I have witnessed the decline in my children as I attempted to include them as an equal in our family and my heart grew heavy as I watched. I see close friends placing huge decisions on children that are not mature enough to contemplate the long term consequences and then turn around and remind their child that they were the one who chose to do it when the consequences are painful. As a whole in our society including children has grown more predominant. I watch children argue with their parents in front of anyone and anywhere while the parents cower and negotiate the child into peaceful actions. The line between parent and child has rapidly disappeared and its affect on the family is devastating.
Appropriate Child Participation In Family Matters
Parents need to evaluate the roles within the family. The adults need to be the ones in charge and the children need to know that. We need to teach our children that there is a difference between a parent and a child within the family. In turn this will teach them that there is a difference between them and all those of higher authority in their adult life. This line needs to be established and maintained consistently throughout life.

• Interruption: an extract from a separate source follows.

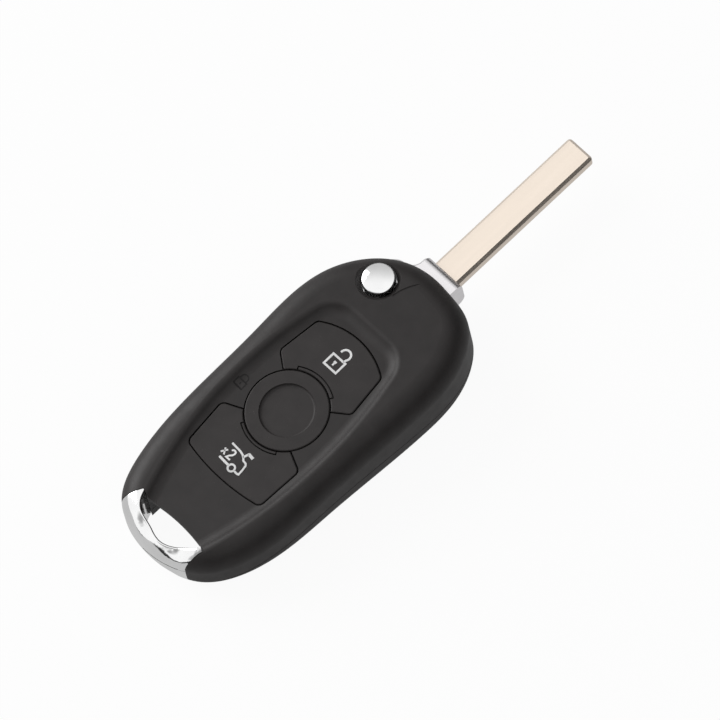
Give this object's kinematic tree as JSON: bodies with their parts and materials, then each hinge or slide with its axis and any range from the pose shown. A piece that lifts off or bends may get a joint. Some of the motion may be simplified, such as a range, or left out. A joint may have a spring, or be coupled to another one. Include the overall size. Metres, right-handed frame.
{
  "type": "folding car remote key",
  "caption": "Folding car remote key: black plastic case with unlock, lock and boot buttons, blade swung out, chrome release button and chrome keyring bow.",
  "frame": {"origin": "flat back of the case, straight below the middle of the round lock button", "axes": "+X along the extended blade to its tip, +Y to the side where the blade folds away, +Z out of the button face"},
  "size_m": [0.1208, 0.0381, 0.0167],
  "materials": {
    "case_plastic": "satin",
    "button_plastic": "satin",
    "chrome": "polished",
    "hub_metal": "satin nickel",
    "blade_metal": "satin nickel silver",
    "steel": "brushed",
    "rubber": "soft",
    "switch_plastic": "gloss",
    "board": "gloss",
    "chip_plastic": "matt",
    "icon_print": "matt white ink",
    "ferrite": "matt"
  },
  "bodies": {
    "case": {"front_shell": "case_plastic", "back_shell": "case_plastic", "keyring_bow": "chrome", "rubber_mat": "rubber", "unlock_switch": "switch_plastic", "lock_switch": "switch_plastic", "boot_switch": "switch_plastic", "circuit_board": "board", "microchip": "chip_plastic", "crystal": "steel", "antenna_coil": "ferrite", "small_parts": "chip_plastic", "coin_cell": "steel", "plus_contact": "steel", "minus_contact": "steel", "transponder": "chip_plastic", "flip_spring": "steel"},
    "blade_assembly": {"blade_hub": "hub_metal", "blade": "blade_metal", "roll_pin": "steel", "release_spring": "steel"},
    "release_key": {"release_button": "chrome"},
    "unlock_key": {"unlock_button": "button_plastic"},
    "lock_key": {"lock_button": "button_plastic"},
    "boot_key": {"boot_button": "button_plastic"}
  },
  "joints": [
    {"name": "blade_flip", "type": "hinge", "parent": "case", "child": "blade_assembly", "pos_m": [0.0322, 0.0064, 0.0074], "axis": [0, 0, 1], "range_deg": [0, 180]},
    {"name": "release_press", "type": "slide", "parent": "blade_assembly", "child": "release_key", "axis": [0, 0, -1], "range_m": [0, 0.0015], "stiffness_N_per_m": 2000, "springref_m": -0.001, "deforming": ["release_spring"]},
    {"name": "unlock_press", "type": "slide", "parent": "case", "child": "unlock_key", "axis": [0, 0, -1], "range_m": [0, 0.0005], "stiffness_N_per_m": 2500, "springref_m": -0.0005},
    {"name": "lock_press", "type": "slide", "parent": "case", "child": "lock_key", "axis": [0, 0, -1], "range_m": [0, 0.0005], "stiffness_N_per_m": 2500, "springref_m": -0.0005},
    {"name": "boot_press", "type": "slide", "parent": "case", "child": "boot_key", "axis": [0, 0, -1], "range_m": [0, 0.0005], "stiffness_N_per_m": 2500, "springref_m": -0.0005}
  ]
}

It is equally important to provide age appropriate explanations for some rules as a means to help your child begin to recognize the positive uses of rules in their lives. These are not discussions about the rules but an opportunity to teach and prepare our children. Under no circumstance should a child be offered the choice of their punishment. There is no learning opportunity in allowing that. You will only accomplish unachievable expectations for your child.
As we strive to rebuild our families we need to remember the joy of being together as well. The best way of including children is by the natural relationships between a parent and a child. Take a vote on family fun activities. Make mud pies in the rain. Bake a home made pizza and dive into a bottle of soda together. Laugh together. Play together. Be together. Do all these things with definite family roles between a parent and a child.